Народ поёт в четырёх состояниях: он поёт во время работы, поёт в застолье, поёт в лагере (по словам Синявского, лагерная песня — это важный феномен и главный вклад русской литературы в мировой фольклор в XX веке) и поёт на войне — то есть там, где он является не объектом, а субъектом истории, где он делает историю. В лагере, кстати говоря, он тоже делает её субъектом, потому что в лагерной песне человек свободен. Когда-то Вадим Делоне говорил: «Спеть песню на стихи Юлия Даниэля можно было только в лагере на лагерном концерте самодеятельности». В лагере он это и сделал. «Идут, идут цыганки и качаются // На высоких, сбитых набок, каблуках», — помните? Я думаю, что сегодня народ не является субъектом истории — и он поэтому не поёт. Он творит потаённо в Интернете, творит иногда довольно остроумно. Главным фольклорным жанром стал демотиватор. Но песня — это жанр, когда народ — хозяин своей судьбы.

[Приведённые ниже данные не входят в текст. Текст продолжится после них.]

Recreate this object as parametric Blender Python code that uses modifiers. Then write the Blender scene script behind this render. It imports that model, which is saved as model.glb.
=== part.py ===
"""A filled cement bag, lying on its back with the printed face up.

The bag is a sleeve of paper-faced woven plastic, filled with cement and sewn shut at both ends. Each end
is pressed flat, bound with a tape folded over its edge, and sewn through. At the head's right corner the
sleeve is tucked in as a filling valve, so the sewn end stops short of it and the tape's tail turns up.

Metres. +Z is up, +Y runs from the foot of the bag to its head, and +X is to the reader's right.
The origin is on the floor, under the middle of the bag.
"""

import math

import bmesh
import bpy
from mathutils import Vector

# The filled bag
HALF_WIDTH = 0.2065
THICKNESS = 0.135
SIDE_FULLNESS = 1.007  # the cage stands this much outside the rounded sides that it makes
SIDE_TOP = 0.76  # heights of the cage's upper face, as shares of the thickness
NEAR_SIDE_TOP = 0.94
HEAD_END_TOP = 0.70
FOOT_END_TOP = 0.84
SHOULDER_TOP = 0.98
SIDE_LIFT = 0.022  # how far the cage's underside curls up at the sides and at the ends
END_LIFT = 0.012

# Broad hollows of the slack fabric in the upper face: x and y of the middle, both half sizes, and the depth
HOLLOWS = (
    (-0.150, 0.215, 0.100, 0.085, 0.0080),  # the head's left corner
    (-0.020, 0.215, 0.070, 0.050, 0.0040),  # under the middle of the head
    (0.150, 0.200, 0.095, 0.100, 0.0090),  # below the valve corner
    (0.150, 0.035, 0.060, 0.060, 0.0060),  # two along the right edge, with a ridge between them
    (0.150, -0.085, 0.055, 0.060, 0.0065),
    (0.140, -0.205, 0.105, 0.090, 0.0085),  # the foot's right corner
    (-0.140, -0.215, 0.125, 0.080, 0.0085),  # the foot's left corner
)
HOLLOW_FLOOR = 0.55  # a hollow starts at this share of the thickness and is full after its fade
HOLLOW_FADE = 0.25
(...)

Поэтому взлёт авторской песни будет не скоро.
А основные дихотомии, по-моему, совершенно очевидны: дихотомия новаторства и архаики, которая вообще для России крайне характерна, и дихотомия большинства и меньшинства. Всегда ли право большинство? Странный вопрос, на который каждый раз почему-то приходится отвечать заново. Так стыдно это всё, как-то неинтересно, по большому счёту.
«Вы хвалили сценарий «Дюба-дюба», а мне почему-то не понравился. По-моему, он относится к модному в 80–90-х жанру «чернуха»».
Нет, не относится. Чернуха — это там, где нет концепции человека и нет веры в человека. А Луцик и Саморядов очень верили в человека, они создали нового героя, который как раз не вызывает отторжения. И портрет русской провинции в «Дюбе-дюбе» не чернушный, а портрет страстный. Это такое подполье, в котором разыгрываются огромные страсти, удивительные события. Герои этой провинции — совсем другие люди (помните, которые приезжают во ВГИК). Так что, ребята, это совсем другое.